All of the data must be printed exactly; please include every line.
※ ※ ※
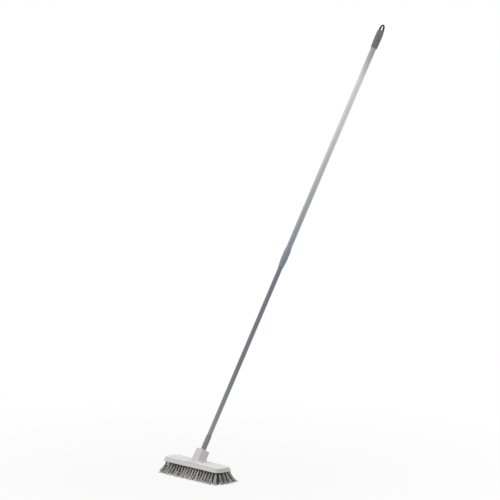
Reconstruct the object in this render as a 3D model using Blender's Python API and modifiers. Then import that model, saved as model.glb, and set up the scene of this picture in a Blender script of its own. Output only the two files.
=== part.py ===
# Telescopic scrub brush: a moulded head with flared bristles on a two-part pole with a twist lock.
# Lengths are in metres, angles in degrees. X runs along the head, the pole leans back towards +Y,
# and the bristle ends stand on z = 0 with the origin under the middle of the head.

import math

import bmesh
import bpy
import numpy as np
from mathutils import Matrix, Vector

# Brush block, a long plate with blunt rounded ends
block_length = 0.302
block_width = 0.075
block_end_length = 0.022
block_end_power = 2.3
block_height = 0.0145
lip_height = 0.0024
lip_proud = 0.0009
side_draft = 0.0062
shoulder_drop = 0.0022
shoulder_run = 0.0014
rim_width = 0.0032
end_steps = 18
shoulder_steps = 5

# Socket, moulded on the block and leaning with the pole
pole_tilt = 30.3
pole_setback = 0.004
mouth_tilt = 29.0
socket_foot_side = 0.041
socket_mouth_side = 0.033
socket_depth = 0.036
socket_foot_corner = 0.0060
socket_mouth_corner = 0.0028
socket_reach = 0.0435
socket_sink = 0.005
flare_side = 0.012
flare_front = 0.0075
flare_forward = 0.0040
flare_height = 0.013
corner_steps = 4
flare_steps = 6

# Bristles
bristle_length = 0.040
plate_thickness = 0.0035
backing_gap = 0.0006
rows_each_side = 4
tuft_pitch = 0.0143
tuft_margin = 0.0050
side_flare = 0.0248
end_flare = 0.0300
limb_spread = 0.0024
strand_root_radius = 0.0011
strand_tip_radius = 0.0009
strand_sides = 3
strand_sink = 0.0015
strand_stray = 0.0007
side_flare_power = 1.35
end_flare_power = 3.5
corner_ease_share = 0.35

# Threaded tip and ferrule on the pole's lower end
tip_root_radius = 0.0073
tip_thread_depth = 0.0015
tip_thread_pitch = 0.005
tip_thread_length = 0.0265
tip_flange_thickness = 0.0027
tip_plug_length = 0.038
tip_seat_depth = 0.0085
socket_bore_floor = 0.0025
counterbore_gap = 0.0013
ferrule_radius = 0.00915
ferrule_length = 0.0600

# Tubes
inner_tube_radius = 0.0080
inner_tube_wall = 0.0006
inner_tube_shown = 0.6386
outer_tube_radius = 0.00965
outer_tube_wall = 0.0006
outer_tube_shown = 0.7625
round_steps = 24

# Twist lock
lock_radius = 0.0117
nut_length = 0.0370
nut_mouth_radius = 0.0093
nut_lip_length = 0.0050
nut_cone_length = 0.0110
nut_cone_start_radius = 0.0090
body_length = 0.0341
body_top_radius = 0.0105
body_ledge_length = 0.0040
nose_length = 0.0190
nose_wall = 0.0010
lock_thread_pitch = 0.003
lock_thread_depth = 0.0007
lock_thread_length = 0.0120
collet_flange_length = 0.0020
collet_slot_width = 0.0012
collet_slots = 4
nut_full_share = 0.10
body_full_share = 0.45
taper_steps = 7
bush_length = 0.0450
bush_cap_length = 0.0030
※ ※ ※
> **Finished answer**
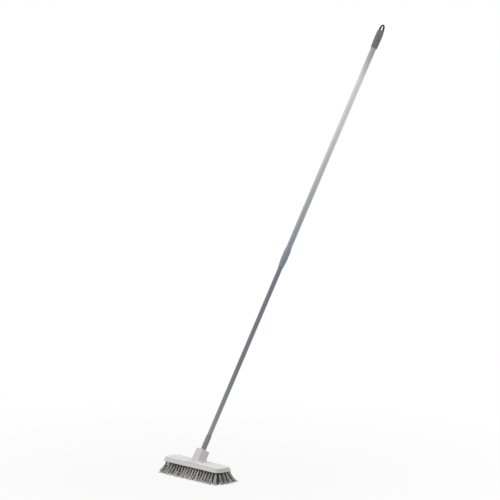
Reconstruct the object in this render as a 3D model using Blender's Python API and modifiers. Then import that model, saved as model.glb, and set up the scene of this picture in a Blender script of its own. Output only the two files.
=== part.py ===
# Telescopic scrub brush: a moulded head with flared bristles on a two-part pole with a twist lock.
# Lengths are in metres, angles in degrees. X runs along the head, the pole leans back towards +Y,
# and the bristle ends stand on z = 0 with the origin under the middle of the head.

import math

import bmesh
import bpy
import numpy as np
from mathutils import Matrix, Vector

# Brush block, a long plate with blunt rounded ends
block_length = 0.302
block_width = 0.075
block_end_length = 0.022
block_end_power = 2.3
block_height = 0.0145
lip_height = 0.0024
lip_proud = 0.0009
side_draft = 0.0062
shoulder_drop = 0.0022
shoulder_run = 0.0014
rim_width = 0.0032
end_steps = 18
shoulder_steps = 5

# Socket, moulded on the block and leaning with the pole
pole_tilt = 30.3
pole_setback = 0.004
mouth_tilt = 29.0
socket_foot_side = 0.041
socket_mouth_side = 0.033
socket_depth = 0.036
socket_foot_corner = 0.0060
socket_mouth_corner = 0.0028
socket_reach = 0.0435
socket_sink = 0.005
flare_side = 0.012
flare_front = 0.0075
flare_forward = 0.0040
flare_height = 0.013
corner_steps = 4
flare_steps = 6

# Bristles
bristle_length = 0.040
plate_thickness = 0.0035
backing_gap = 0.0006
rows_each_side = 4
tuft_pitch = 0.0143
tuft_margin = 0.0050
side_flare = 0.0248
end_flare = 0.0300
limb_spread = 0.0024
strand_root_radius = 0.0011
strand_tip_radius = 0.0009
strand_sides = 3
strand_sink = 0.0015
strand_stray = 0.0007
side_flare_power = 1.35
end_flare_power = 3.5
corner_ease_share = 0.35

# Threaded tip and ferrule on the pole's lower end
tip_root_radius = 0.0073
tip_thread_depth = 0.0015
tip_thread_pitch = 0.005
tip_thread_length = 0.0265
tip_flange_thickness = 0.0027
tip_plug_length = 0.038
tip_seat_depth = 0.0085
socket_bore_floor = 0.0025
counterbore_gap = 0.0013
ferrule_radius = 0.00915
ferrule_length = 0.0600

# Tubes
inner_tube_radius = 0.0080
inner_tube_wall = 0.0006
inner_tube_shown = 0.6386
outer_tube_radius = 0.00965
outer_tube_wall = 0.0006
outer_tube_shown = 0.7625
round_steps = 24

# Twist lock
lock_radius = 0.0117
nut_length = 0.0370
nut_mouth_radius = 0.0093
nut_lip_length = 0.0050
nut_cone_length = 0.0110
nut_cone_start_radius = 0.0090
body_length = 0.0341
body_top_radius = 0.0105
body_ledge_length = 0.0040
nose_length = 0.0190
nose_wall = 0.0010
lock_thread_pitch = 0.003
lock_thread_depth = 0.0007
lock_thread_length = 0.0120
collet_flange_length = 0.0020
collet_slot_width = 0.0012
collet_slots = 4
nut_full_share = 0.10
body_full_share = 0.45
taper_steps = 7
bush_length = 0.0450
bush_cap_length = 0.0030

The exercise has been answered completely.